►
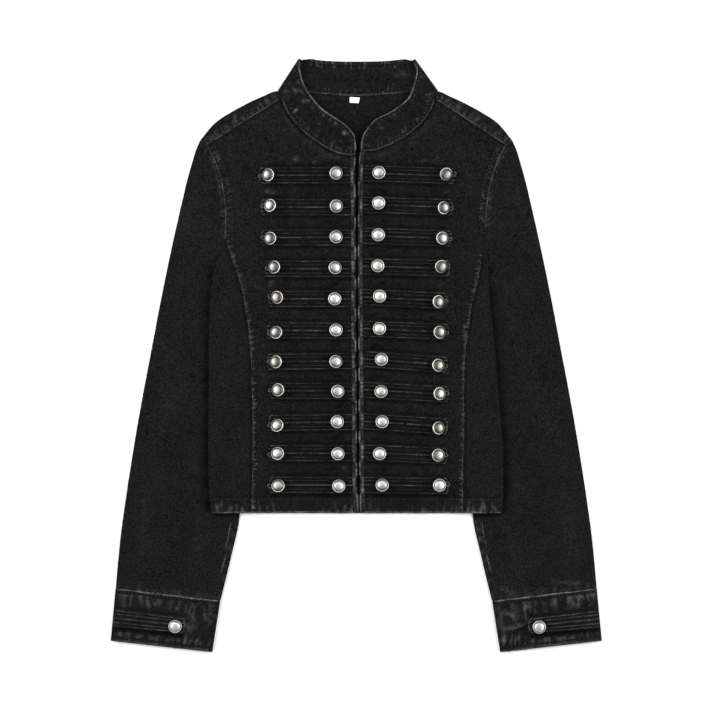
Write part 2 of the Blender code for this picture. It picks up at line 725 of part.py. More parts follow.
def make_collar(material):
    """One band: front ends on the top layer, a fold at each side, the back below."""
    layers = COLLAR_LAYERS
    columns = []

    def on_front(side):
        result = []
        sign = SIGN[side]
        for row in COLLAR_FRONT[side]:
            seam = Vector((sign * row.seam_out, row.seam_y))
            top = Vector((sign * row.top_out, row.top_y))
            height = under_front(seam.x, seam.y) + COLLAR_WALL / 2
            result.append([place_at(seam.lerp(top, k / (layers - 1)), height)
                           for k in range(layers)])
        return result

    def side_fold(side):
        sign = SIGN[side]
        row = COLLAR_FOLD[side]
        seam = Vector((sign * row.seam_out, row.seam_y))
        top = Vector((sign * row.top_out, row.top_y))
        corner = COLLAR_FRONT[side][-1]
        along_seam = (Vector((sign * corner.seam_out, corner.seam_y)) - seam).normalized()
        axis = (top - seam).normalized()
        square = Vector((axis.y, -axis.x)) * -sign
        high = under_front(seam.x, seam.y) + COLLAR_WALL / 2
        angles = tuple(reversed(HALF_TURN))
        lines = []
        for k in range(layers):
            share = k / (layers - 1)
            inward = along_seam.lerp(square, share).normalized()
            lines.append(fold_points(seam.lerp(top, share), inward, COLLAR_WALL / 2, high,
                                     COLLAR_WALL, angles))
        return [[line[i] for line in lines] for i in range(len(angles))]

    columns += on_front(LEFT) + side_fold(LEFT)
    for row in COLLAR_BACK:
        seam, top = Vector((row.seam_out, row.seam_y)), Vector((row.top_out, row.top_y))
        columns.append([place_at(seam.lerp(top, k / (layers - 1)), COLLAR_WALL / 2)
                        for k in range(layers)])
    columns += list(reversed(side_fold(RIGHT))) + list(reversed(on_front(RIGHT)))
    return cloth_wall("collar", columns, COLLAR_WALL, material)


def place_at(plan, height):
    return Vector((plan.x, plan.y, height))


# ---------------------------------------------------------------- sleeves and cuffs

def tube_ring(outer, inner, low_at, high_at, wall, columns, inner_turn=HALF_TURN[::-1]):
    """A flattened ring: from its outer fold over the top to its inner fold and back below.

    Without an inner turn the two layers end there, apart from each other.
    """
    run = (inner - outer).normalized()
    outside = fold_points(outer, run, low_at(outer), high_at(outer), wall, HALF_TURN)
    low, high = low_at(inner), high_at(inner)
    if inner_turn:
        inside = fold_points(inner, -run, low, high, wall, inner_turn)
    else:
        inside = [place_at(inner, high), place_at(inner, (low + high) / 2), place_at(inner, low)]

    def between(start, end, height_at):
        plans = [start.xy.lerp(end.xy, w) for w in spread(0.0, 1.0, columns + 2)[1:-1]]
        return [place_at(plan, height_at(plan)) for plan in plans]

    return (outside + between(outside[-1], inside[0], high_at)
            + inside + between(inside[-1], outside[0], low_at))


def sleeve_rows(side):
    """Both ends of each row across a sleeve and the station it is held by."""
    seam = armhole(side)
    edge = moved(seam, SLANT_SEAM, outside_of(side))
    rows = [(edge[0], edge[1], seam[1])]
    for outer_y, inner, sewn in list(zip(CAP_OUTER_Y, edge[1:], seam[1:]))[1:]:
        rows.append((at_height(SLEEVE_OUTER, side, outer_y), inner, sewn))
    pit = seam[-1]
    for row in [Row(r.outer_y, pit.y + r.inner_y) for r in UNDERARM_ROWS] + SLEEVE_ROWS:
        rows.append((at_height(SLEEVE_OUTER, side, row.outer_y),
                     at_height(SLEEVE_INNER, side, row.inner_y), pit))
    return rows


def make_sleeve(side, material):
    rows = sleeve_rows(side)
    underarm = len(CAP_OUTER_Y) - 1
    rings = []
    for k, (outer, inner, sewn) in enumerate(rows):
        fixed = rows[min(k, underarm)][1]
        reach = mix(SEAM_REACH, UNDERARM_REACH, ease(REACH_NARROWS, 1.0, k / underarm))

        def held(plan):
            return 1.0 - ease(0.0, reach, (plan - fixed).length)

        def low_at(plan):
            return DENIM / 2 + held(plan) * under_back(sewn.x, sewn.y)

        def high_at(plan):
            free = DENIM * 1.5 + inside_sleeve(plan.x, plan.y)
            return mix(free, under_front(sewn.x, sewn.y) + DENIM / 2, held(plan))

        turn = (90, 0, -90) if k >= underarm else None
        rings.append(tube_ring(outer, inner, low_at, high_at, DENIM, SLEEVE_COLUMNS, turn))
    fold_at = len(rings[0]) - SLEEVE_COLUMNS - 3

    def keep(r, c):
        return r >= underarm or c not in (fold_at, fold_at + 1)

    return cloth_wall("sleeve_" + side, rings, DENIM, material, closed=True, keep=keep)


def make_cuff(side, material):
    sign = SIGN[side]
    start = (Vector((sign * CUFF.seam_out, CUFF.seam_out_y)), Vector((sign * CUFF.seam_in, CUFF.seam_in_y)))
    end = (Vector((sign * CUFF.end_out, CUFF.end_out_y)), Vector((sign * CUFF.end_in, CUFF.end_in_y)))
    rings = []
    for share in spread(0.0, 1.0, CUFF_RINGS):
        outer, inner = start[0].lerp(end[0], share), start[1].lerp(end[1], share)
        rings.append(tube_ring(outer, inner, lambda plan: CUFF_WALL / 2,
                               lambda plan: CUFF_WALL * 1.5 + CUFF_INSIDE,
                               CUFF_WALL, SLEEVE_COLUMNS))
    return cloth_wall("cuff_" + side, rings, CUFF_WALL, material, closed=True)


# ---------------------------------------------------------------- ribbed bands and tabs

def rib_stations():
    """Places across a band as shares of its height, with the thickness at each."""
    half = RIBS // 2
    stations = [(-0.5, RIB_EDGE)]
    for rib in range(-half, half + 1):
        stations.append((rib * RIB_PITCH / BAND_HEIGHT, RIB_CREST))
        if rib < half:
            stations.append(((rib + 0.5) * RIB_PITCH / BAND_HEIGHT, RIB_GROOVE))
    return stations + [(0.5, RIB_EDGE)]


def rounded(across):
    """How much of the end rounding applies at a place across a band."""
    return (2.0 * abs(across)) ** 3


def make_bands(side, material):
    """Eleven bands that grow out of the folded strip along the front edge."""
    sign = SIGN[side]
    rows, walls, is_band = [], [], []

    def add_strip_row(y):
        front = table_at(FRONT_EDGE, side, y) - EDGE_WAVE
        rows.append([Vector((sign * (front + k * EDGE_STRIP), y)) for k in range(3)])
        walls.append(RIB_GROOVE)
        is_band.append(False)

    def add_band_row(band, tip, across, wall):
        start = getattr(band, side + "_front_y") + across * BAND_HEIGHT
        fall = getattr(band, side + "_end_y") - getattr(band, side + "_front_y")
        front = table_at(FRONT_EDGE, side, start) + EDGE_WAVE
        outs = [front, front + EDGE_STRIP, tip - TIP_CHAMFER * rounded(across)]
        rows.append([Vector((sign * out, start + fall * (out - front) / (tip - front)))
                     for out in outs])
        walls.append(wall)
        is_band.append(True)

    add_strip_row(HEM_Y + HEM_DEPTH + STRIP_END)
    for k in reversed(range(len(BANDS))):
        tip = getattr(BUTTONS[k], side + "_outer") + BAND_TIP
        for across, wall in rib_stations():
            add_band_row(BANDS[k], tip, across, wall)
        if k:
            between = getattr(BANDS[k], side + "_front_y") + getattr(BANDS[k - 1], side + "_front_y")
            add_strip_row(between / 2)
    add_strip_row(COLLAR_FRONT[side][0].seam_y - STRIP_TOP)

    def keep(r, c):
        return c == 0 or (is_band[r] and is_band[r + 1])

    under = [[place_at(p, under_front(p.x, p.y) + DENIM + SEAM) for p in row] for row in rows]
    over = [[p + Vector((0, 0, wall)) for p in row] for row, wall in zip(under, walls)]
    return wall_between("bands_" + side, under, over, material, keep=keep)


def cuff_top():
    return 2 * CUFF_WALL + CUFF_INSIDE


def make_cuff_tab(side, material):
    """The ribbed tab that runs from the cuff's edge to its button."""
    sign = SIGN[side]
    tab = CUFF_TAB[side]
    start, end = Vector((sign * tab.start_out, tab.start_y)), Vector((sign * tab.end_out, tab.end_y))
    run = (end - start).normalized()
    square = Vector((run.y, -run.x)) * sign
    under, over = [], []
    for across, wall in rib_stations():
        low = []
        for share in spread(0.0, 1.0, TAB_STATIONS):
            height = mix(tab.start_height, tab.end_height, share)
            pull = TIP_CHAMFER * rounded(across) if share == 1.0 else 0.0
            plan = start.lerp(end, share) + square * across * height - run * pull
            low.append(place_at(plan, cuff_top() + SEAM))
        under.append(low)
        over.append([point + Vector((0, 0, wall)) for point in low])
    return wall_between("cuff_tab_" + side, under, over, material)


# ---------------------------------------------------------------- buttons

def button_mesh(material):
    """A domed button turned about its shank, standing on the shank's end."""
    bm = bmesh.new()
    line = [bm.verts.new(Vector((turn.radius, 0, turn.height)) * MM) for turn in BUTTON_OUTLINE]
    edges = [bm.edges.new(pair) for pair in zip(line, line[1:])]
    bmesh.ops.spin(bm, geom=line + edges, cent=(0, 0, 0), axis=(0, 0, 1),
                   angle=math.tau, steps=BUTTON_SIDES, use_duplicate=False)
    bmesh.ops.remove_doubles(bm, verts=bm.verts, dist=0.00001)
    bmesh.ops.recalc_face_normals(bm, faces=bm.faces)
    mesh = bpy.data.meshes.new("button")
    bm.to_mesh(mesh)
    bm.free()
    mesh.shade_smooth()
    mesh.set_sharp_from_angle(angle=math.radians(35))
    mesh.materials.append(material)
    return mesh


def add_button(name, mesh, x, y, seat, lean=(0.0, 0.0)):
    """lean is the tilt in degrees towards +x and +y; the rim's middle is over the given
    place and the shank's lower edge keeps its seat."""
    obj = bpy.data.objects.new(name, mesh)
    bpy.context.scene.collection.objects.link(obj)
    upright = Vector((0.0, 0.0, 1.0))
    axis = Vector((math.tan(math.radians(lean[0])), math.tan(math.radians(lean[1])), 1.0)).normalized()
    lift = SHANK_RADIUS * math.sin(upright.angle(axis))
    foot = Vector((x, y, seat + lift)) - RIM_HEIGHT * Vector((axis.x, axis.y, 0.0))
    turn = upright.rotation_difference(axis).to_matrix().to_4x4()
    obj.matrix_world = Matrix.Translation(foot * MM) @ turn
    return obj


def make_buttons(material):
    mesh = button_mesh(material)
    columns = (("left_outer", -1), ("left_inner", 1), ("right_inner", -1), ("right_outer", 1))
    for row, (place, leans) in enumerate(zip(BUTTONS, LEANS), start=1):
        for column, towards in columns:
            x = getattr(place, column) * (-1 if column.startswith(LEFT) else 1)
            y = getattr(place, column + "_y")
            seat = under_front(x, y) + DENIM + SEAM + RIB_CREST + SEAM
            lean = (towards * getattr(leans, column), getattr(leans, column + "_up"))
            add_button(f"button_{column}_{row:02d}", mesh, x, y, seat, lean)
    for side, (out, y) in CUFF_BUTTON.items():
        seat = cuff_top() + SEAM + RIB_CREST + SEAM
        add_button("button_cuff_" + side, mesh, SIGN[side] * out, y, seat)


# ---------------------------------------------------------------- the jacket

def main():
    for obj in list(bpy.data.objects):
        bpy.data.objects.remove(obj, do_unlink=True)
    denim = finish("washed_black_denim", (0.013, 0.013, 0.013), 0.92)
    doubled = finish("doubled_denim", (0.016, 0.016, 0.016), 0.9)
    ribbed = finish("ribbed_denim", (0.011, 0.011, 0.011), 0.9)
    silver = finish("antique_silver", (0.62, 0.60, 0.57), 0.28, 1.0)
    make_back(denim)
    for side in (LEFT, RIGHT):
        make_front(side, denim)
        make_side_front(side, denim)
        make_sleeve(side, denim)
        make_cuff(side, doubled)
        make_bands(side, ribbed)
        make_cuff_tab(side, ribbed)
    make_collar(doubled)
    make_buttons(silver)


main()
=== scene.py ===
"""A cropped jacket in washed black denim with ribbed bands and silver buttons, lying flat.

Run as a script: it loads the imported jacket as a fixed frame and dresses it, panel by
panel, in finer cloth with its puckers, worn edges, stitching and buttons.

Lengths in the tables are millimetres. x runs across the jacket from its middle line, y
towards the collar and z up from the surface. "out" is measured from the middle line.
"""
import json
import math
import random
from collections import namedtuple

import bmesh
import bpy
import numpy as np
from mathutils import Matrix, Vector
from mathutils.bvhtree import BVHTree

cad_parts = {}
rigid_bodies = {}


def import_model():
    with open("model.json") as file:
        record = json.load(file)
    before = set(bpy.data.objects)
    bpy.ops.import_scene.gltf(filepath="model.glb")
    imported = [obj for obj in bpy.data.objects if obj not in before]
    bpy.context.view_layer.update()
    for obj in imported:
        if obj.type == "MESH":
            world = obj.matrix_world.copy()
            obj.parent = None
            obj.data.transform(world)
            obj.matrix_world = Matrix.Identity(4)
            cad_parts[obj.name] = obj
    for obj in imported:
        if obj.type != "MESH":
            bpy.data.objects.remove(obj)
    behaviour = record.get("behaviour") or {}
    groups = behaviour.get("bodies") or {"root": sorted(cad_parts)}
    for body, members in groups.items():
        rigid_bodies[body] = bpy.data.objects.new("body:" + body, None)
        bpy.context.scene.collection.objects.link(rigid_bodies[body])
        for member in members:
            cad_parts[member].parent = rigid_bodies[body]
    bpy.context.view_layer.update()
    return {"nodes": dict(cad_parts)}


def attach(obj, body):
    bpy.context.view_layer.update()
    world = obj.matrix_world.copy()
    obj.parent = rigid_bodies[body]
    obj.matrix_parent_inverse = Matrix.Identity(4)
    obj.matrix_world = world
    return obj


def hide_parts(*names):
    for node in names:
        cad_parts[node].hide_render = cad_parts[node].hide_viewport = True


bl_info = {
    "name": "Banded Denim Jacket",
    "version": (1, 0, 0),
    "blender": (4, 5, 0),
    "location": "View3D > Sidebar > Jacket",
    "description": "Dresses the packed jacket in washed denim, ribbed bands, stitching and buttons",
    "category": "Object",
}

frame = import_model()

MM = 0.001
BODY = "root"
LEFT, RIGHT = "left", "right"
SIGN = {LEFT: -1, RIGHT: 1}

# -------------------- sizes

# Cloth
DENIM = 1.2            # one layer
COLLAR_WALL = 2.4
CUFF_WALL = 2.0
SEAM = 0.3             # clearance where two pieces meet
WIDE_SEAM = 1.4 * SEAM  # clearance round the neck and the armholes
HEM_Y = -183.5
HEM_DEPTH = 18.5
HEM_EXTRA = 0.8        # what the turned hem adds to the wall
PANEL_ROWS = 12
STEP = 1.5             # width of a stitched step in a wall
NECK_STEP = 1.1
LEAST_FOLD = 1.9
HALF_TURN = (-90, -45, 0, 45, 90)
COLLAR_LAYERS = 4

# How the layers lie on each other
PRESSED_SLEEVE = 0.5
SLEEVE_CLEAR = 0.4
OPEN_SLEEVE = 2.3
UNDERARM_EASE = 0.9
BODY_OVER_SLEEVE = 2 * DENIM + PRESSED_SLEEVE + SLEEVE_CLEAR
SLEEVE_MARGIN = 5.0
UNDERARM_MARGIN = 8.0
RAMP = 20.0
RAMP_FOOT = 108.5
FRONT_REST = 0.4
FRONT_EASE = 0.7
EASE_WIDTH = 38.0
CHEST_EASE = 2.2
RAMP_EASE = 2.2
CLIMB_END = 40.0
SLOPE_PAST_ARMPIT = 0.8
OPEN_PAST_ARMPIT = 2.0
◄
* _What the task requires_:
Your task is to repeat the lines from the one containing "make_cuff(side, doubled)" to the one containing "buttons, lying flat.", both lines included. Leave out every other line.

* _Task response_:
        make_cuff(side, doubled)
        make_bands(side, ribbed)
        make_cuff_tab(side, ribbed)
    make_collar(doubled)
    make_buttons(silver)


main()
=== scene.py ===
"""A cropped jacket in washed black denim with ribbed bands and silver buttons, lying flat.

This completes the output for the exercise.